## begin
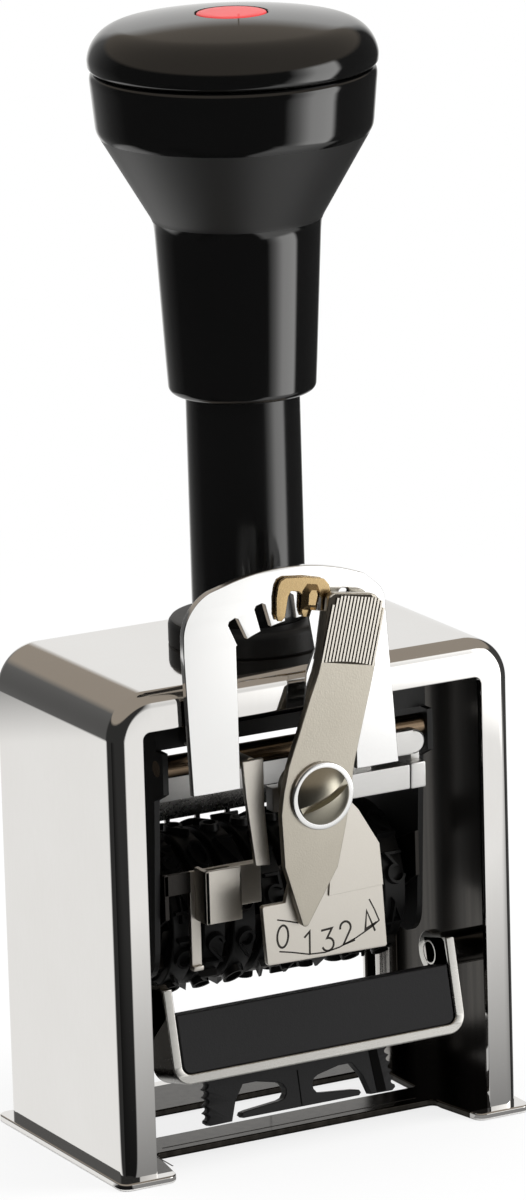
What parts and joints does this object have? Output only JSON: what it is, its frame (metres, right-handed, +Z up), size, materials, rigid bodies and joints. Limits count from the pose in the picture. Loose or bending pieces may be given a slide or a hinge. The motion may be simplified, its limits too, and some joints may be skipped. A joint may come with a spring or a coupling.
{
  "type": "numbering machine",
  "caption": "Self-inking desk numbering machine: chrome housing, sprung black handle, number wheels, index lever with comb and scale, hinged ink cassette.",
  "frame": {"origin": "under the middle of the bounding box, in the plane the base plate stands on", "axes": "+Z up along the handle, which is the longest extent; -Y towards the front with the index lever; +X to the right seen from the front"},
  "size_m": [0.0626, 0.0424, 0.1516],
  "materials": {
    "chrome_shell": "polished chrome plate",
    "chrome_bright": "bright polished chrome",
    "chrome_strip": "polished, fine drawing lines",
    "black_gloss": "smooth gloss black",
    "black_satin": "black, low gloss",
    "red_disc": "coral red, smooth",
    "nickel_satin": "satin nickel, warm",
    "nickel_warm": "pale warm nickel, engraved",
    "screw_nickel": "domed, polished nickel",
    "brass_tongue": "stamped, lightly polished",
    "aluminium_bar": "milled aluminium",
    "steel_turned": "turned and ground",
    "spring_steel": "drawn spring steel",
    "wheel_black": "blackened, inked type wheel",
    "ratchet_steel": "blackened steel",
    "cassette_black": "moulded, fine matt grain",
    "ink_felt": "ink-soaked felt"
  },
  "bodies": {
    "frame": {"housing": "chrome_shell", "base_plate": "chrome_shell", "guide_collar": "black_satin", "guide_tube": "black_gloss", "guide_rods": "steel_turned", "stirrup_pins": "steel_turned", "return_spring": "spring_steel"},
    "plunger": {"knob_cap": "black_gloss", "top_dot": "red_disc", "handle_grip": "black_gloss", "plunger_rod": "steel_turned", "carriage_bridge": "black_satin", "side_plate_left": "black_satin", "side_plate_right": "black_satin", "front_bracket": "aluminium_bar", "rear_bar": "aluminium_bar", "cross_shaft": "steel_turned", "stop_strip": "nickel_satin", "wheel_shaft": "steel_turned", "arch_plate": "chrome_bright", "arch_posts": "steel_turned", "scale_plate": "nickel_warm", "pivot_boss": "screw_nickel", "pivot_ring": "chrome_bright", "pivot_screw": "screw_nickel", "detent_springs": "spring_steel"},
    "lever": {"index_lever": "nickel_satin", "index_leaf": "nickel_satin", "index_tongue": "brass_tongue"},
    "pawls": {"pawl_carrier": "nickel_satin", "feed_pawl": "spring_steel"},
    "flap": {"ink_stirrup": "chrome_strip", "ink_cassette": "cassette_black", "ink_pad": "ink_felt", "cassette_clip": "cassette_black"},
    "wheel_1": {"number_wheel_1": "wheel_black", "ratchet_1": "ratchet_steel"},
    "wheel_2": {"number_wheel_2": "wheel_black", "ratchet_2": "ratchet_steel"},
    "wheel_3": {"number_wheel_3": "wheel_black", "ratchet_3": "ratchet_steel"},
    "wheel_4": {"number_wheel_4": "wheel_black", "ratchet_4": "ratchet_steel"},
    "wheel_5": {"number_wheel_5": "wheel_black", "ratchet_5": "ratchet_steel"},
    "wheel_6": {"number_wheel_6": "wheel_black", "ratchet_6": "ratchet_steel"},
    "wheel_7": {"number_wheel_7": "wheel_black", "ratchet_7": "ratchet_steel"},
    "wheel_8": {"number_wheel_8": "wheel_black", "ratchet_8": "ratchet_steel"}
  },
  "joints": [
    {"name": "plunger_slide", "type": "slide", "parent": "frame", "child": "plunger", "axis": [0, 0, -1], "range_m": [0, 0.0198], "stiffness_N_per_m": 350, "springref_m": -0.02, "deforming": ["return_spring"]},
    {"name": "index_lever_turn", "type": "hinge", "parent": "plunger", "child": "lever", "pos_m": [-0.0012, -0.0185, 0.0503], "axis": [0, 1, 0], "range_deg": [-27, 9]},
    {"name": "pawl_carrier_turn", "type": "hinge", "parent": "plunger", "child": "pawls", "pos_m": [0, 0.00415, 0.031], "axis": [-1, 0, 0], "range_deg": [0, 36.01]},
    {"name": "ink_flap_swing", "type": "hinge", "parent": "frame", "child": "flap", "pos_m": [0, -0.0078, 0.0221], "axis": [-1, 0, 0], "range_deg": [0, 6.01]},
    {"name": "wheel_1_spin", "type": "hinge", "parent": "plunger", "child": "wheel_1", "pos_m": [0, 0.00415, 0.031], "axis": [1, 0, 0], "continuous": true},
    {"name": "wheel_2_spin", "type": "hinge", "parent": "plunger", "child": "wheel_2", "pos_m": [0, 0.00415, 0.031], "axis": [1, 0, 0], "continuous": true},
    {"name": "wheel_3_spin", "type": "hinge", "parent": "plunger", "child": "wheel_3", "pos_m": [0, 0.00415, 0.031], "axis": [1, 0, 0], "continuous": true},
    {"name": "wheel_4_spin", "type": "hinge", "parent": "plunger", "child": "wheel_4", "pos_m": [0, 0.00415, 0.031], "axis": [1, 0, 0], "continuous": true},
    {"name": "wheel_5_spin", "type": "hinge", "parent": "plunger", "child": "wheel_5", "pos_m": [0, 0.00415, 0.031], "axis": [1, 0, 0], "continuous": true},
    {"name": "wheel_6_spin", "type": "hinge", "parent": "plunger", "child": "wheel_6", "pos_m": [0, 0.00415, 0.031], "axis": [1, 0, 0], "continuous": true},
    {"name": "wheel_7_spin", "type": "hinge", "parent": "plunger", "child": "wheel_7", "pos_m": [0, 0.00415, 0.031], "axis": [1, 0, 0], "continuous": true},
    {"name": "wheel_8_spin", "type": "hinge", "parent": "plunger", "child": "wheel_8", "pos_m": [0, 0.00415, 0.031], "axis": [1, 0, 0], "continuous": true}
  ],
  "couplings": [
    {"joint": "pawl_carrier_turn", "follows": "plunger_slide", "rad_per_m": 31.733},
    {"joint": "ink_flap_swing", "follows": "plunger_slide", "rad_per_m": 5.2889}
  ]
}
## end
Given exercise:
Your task is to repeat each line of the material exactly.

The result:
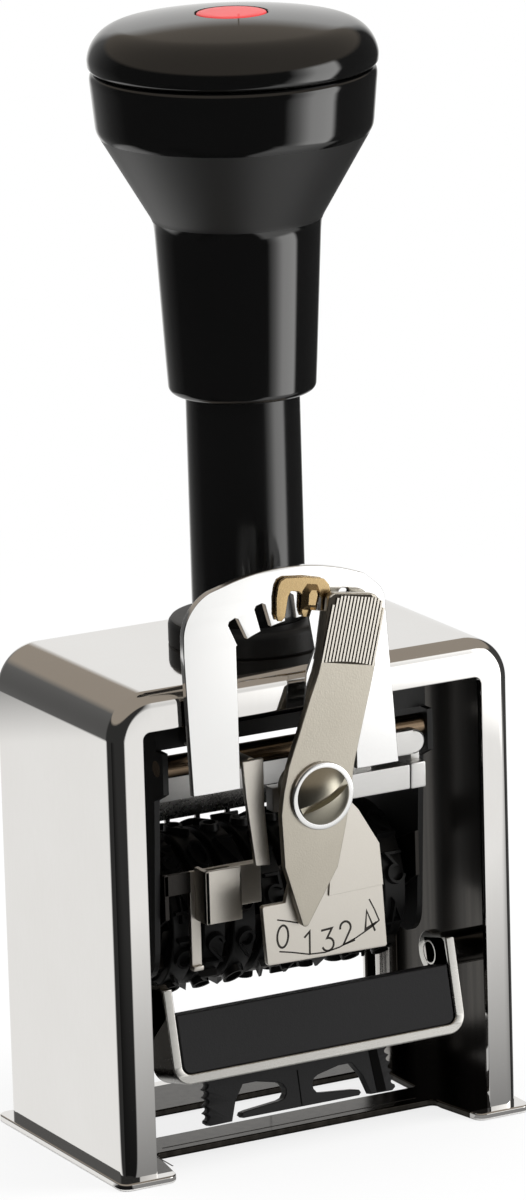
What parts and joints does this object have? Output only JSON: what it is, its frame (metres, right-handed, +Z up), size, materials, rigid bodies and joints. Limits count from the pose in the picture. Loose or bending pieces may be given a slide or a hinge. The motion may be simplified, its limits too, and some joints may be skipped. A joint may come with a spring or a coupling.
{
  "type": "numbering machine",
  "caption": "Self-inking desk numbering machine: chrome housing, sprung black handle, number wheels, index lever with comb and scale, hinged ink cassette.",
  "frame": {"origin": "under the middle of the bounding box, in the plane the base plate stands on", "axes": "+Z up along the handle, which is the longest extent; -Y towards the front with the index lever; +X to the right seen from the front"},
  "size_m": [0.0626, 0.0424, 0.1516],
  "materials": {
    "chrome_shell": "polished chrome plate",
    "chrome_bright": "bright polished chrome",
    "chrome_strip": "polished, fine drawing lines",
    "black_gloss": "smooth gloss black",
    "black_satin": "black, low gloss",
    "red_disc": "coral red, smooth",
    "nickel_satin": "satin nickel, warm",
    "nickel_warm": "pale warm nickel, engraved",
    "screw_nickel": "domed, polished nickel",
    "brass_tongue": "stamped, lightly polished",
    "aluminium_bar": "milled aluminium",
    "steel_turned": "turned and ground",
    "spring_steel": "drawn spring steel",
    "wheel_black": "blackened, inked type wheel",
    "ratchet_steel": "blackened steel",
    "cassette_black": "moulded, fine matt grain",
    "ink_felt": "ink-soaked felt"
  },
  "bodies": {
    "frame": {"housing": "chrome_shell", "base_plate": "chrome_shell", "guide_collar": "black_satin", "guide_tube": "black_gloss", "guide_rods": "steel_turned", "stirrup_pins": "steel_turned", "return_spring": "spring_steel"},
    "plunger": {"knob_cap": "black_gloss", "top_dot": "red_disc", "handle_grip": "black_gloss", "plunger_rod": "steel_turned", "carriage_bridge": "black_satin", "side_plate_left": "black_satin", "side_plate_right": "black_satin", "front_bracket": "aluminium_bar", "rear_bar": "aluminium_bar", "cross_shaft": "steel_turned", "stop_strip": "nickel_satin", "wheel_shaft": "steel_turned", "arch_plate": "chrome_bright", "arch_posts": "steel_turned", "scale_plate": "nickel_warm", "pivot_boss": "screw_nickel", "pivot_ring": "chrome_bright", "pivot_screw": "screw_nickel", "detent_springs": "spring_steel"},
    "lever": {"index_lever": "nickel_satin", "index_leaf": "nickel_satin", "index_tongue": "brass_tongue"},
    "pawls": {"pawl_carrier": "nickel_satin", "feed_pawl": "spring_steel"},
    "flap": {"ink_stirrup": "chrome_strip", "ink_cassette": "cassette_black", "ink_pad": "ink_felt", "cassette_clip": "cassette_black"},
    "wheel_1": {"number_wheel_1": "wheel_black", "ratchet_1": "ratchet_steel"},
    "wheel_2": {"number_wheel_2": "wheel_black", "ratchet_2": "ratchet_steel"},
    "wheel_3": {"number_wheel_3": "wheel_black", "ratchet_3": "ratchet_steel"},
    "wheel_4": {"number_wheel_4": "wheel_black", "ratchet_4": "ratchet_steel"},
    "wheel_5": {"number_wheel_5": "wheel_black", "ratchet_5": "ratchet_steel"},
    "wheel_6": {"number_wheel_6": "wheel_black", "ratchet_6": "ratchet_steel"},
    "wheel_7": {"number_wheel_7": "wheel_black", "ratchet_7": "ratchet_steel"},
    "wheel_8": {"number_wheel_8": "wheel_black", "ratchet_8": "ratchet_steel"}
  },
  "joints": [
    {"name": "plunger_slide", "type": "slide", "parent": "frame", "child": "plunger", "axis": [0, 0, -1], "range_m": [0, 0.0198], "stiffness_N_per_m": 350, "springref_m": -0.02, "deforming": ["return_spring"]},
    {"name": "index_lever_turn", "type": "hinge", "parent": "plunger", "child": "lever", "pos_m": [-0.0012, -0.0185, 0.0503], "axis": [0, 1, 0], "range_deg": [-27, 9]},
    {"name": "pawl_carrier_turn", "type": "hinge", "parent": "plunger", "child": "pawls", "pos_m": [0, 0.00415, 0.031], "axis": [-1, 0, 0], "range_deg": [0, 36.01]},
    {"name": "ink_flap_swing", "type": "hinge", "parent": "frame", "child": "flap", "pos_m": [0, -0.0078, 0.0221], "axis": [-1, 0, 0], "range_deg": [0, 6.01]},
    {"name": "wheel_1_spin", "type": "hinge", "parent": "plunger", "child": "wheel_1", "pos_m": [0, 0.00415, 0.031], "axis": [1, 0, 0], "continuous": true},
    {"name": "wheel_2_spin", "type": "hinge", "parent": "plunger", "child": "wheel_2", "pos_m": [0, 0.00415, 0.031], "axis": [1, 0, 0], "continuous": true},
    {"name": "wheel_3_spin", "type": "hinge", "parent": "plunger", "child": "wheel_3", "pos_m": [0, 0.00415, 0.031], "axis": [1, 0, 0], "continuous": true},
    {"name": "wheel_4_spin", "type": "hinge", "parent": "plunger", "child": "wheel_4", "pos_m": [0, 0.00415, 0.031], "axis": [1, 0, 0], "continuous": true},
    {"name": "wheel_5_spin", "type": "hinge", "parent": "plunger", "child": "wheel_5", "pos_m": [0, 0.00415, 0.031], "axis": [1, 0, 0], "continuous": true},
    {"name": "wheel_6_spin", "type": "hinge", "parent": "plunger", "child": "wheel_6", "pos_m": [0, 0.00415, 0.031], "axis": [1, 0, 0], "continuous": true},
    {"name": "wheel_7_spin", "type": "hinge", "parent": "plunger", "child": "wheel_7", "pos_m": [0, 0.00415, 0.031], "axis": [1, 0, 0], "continuous": true},
    {"name": "wheel_8_spin", "type": "hinge", "parent": "plunger", "child": "wheel_8", "pos_m": [0, 0.00415, 0.031], "axis": [1, 0, 0], "continuous": true}
  ],
  "couplings": [
    {"joint": "pawl_carrier_turn", "follows": "plunger_slide", "rad_per_m": 31.733},
    {"joint": "ink_flap_swing", "follows": "plunger_slide", "rad_per_m": 5.2889}
  ]
}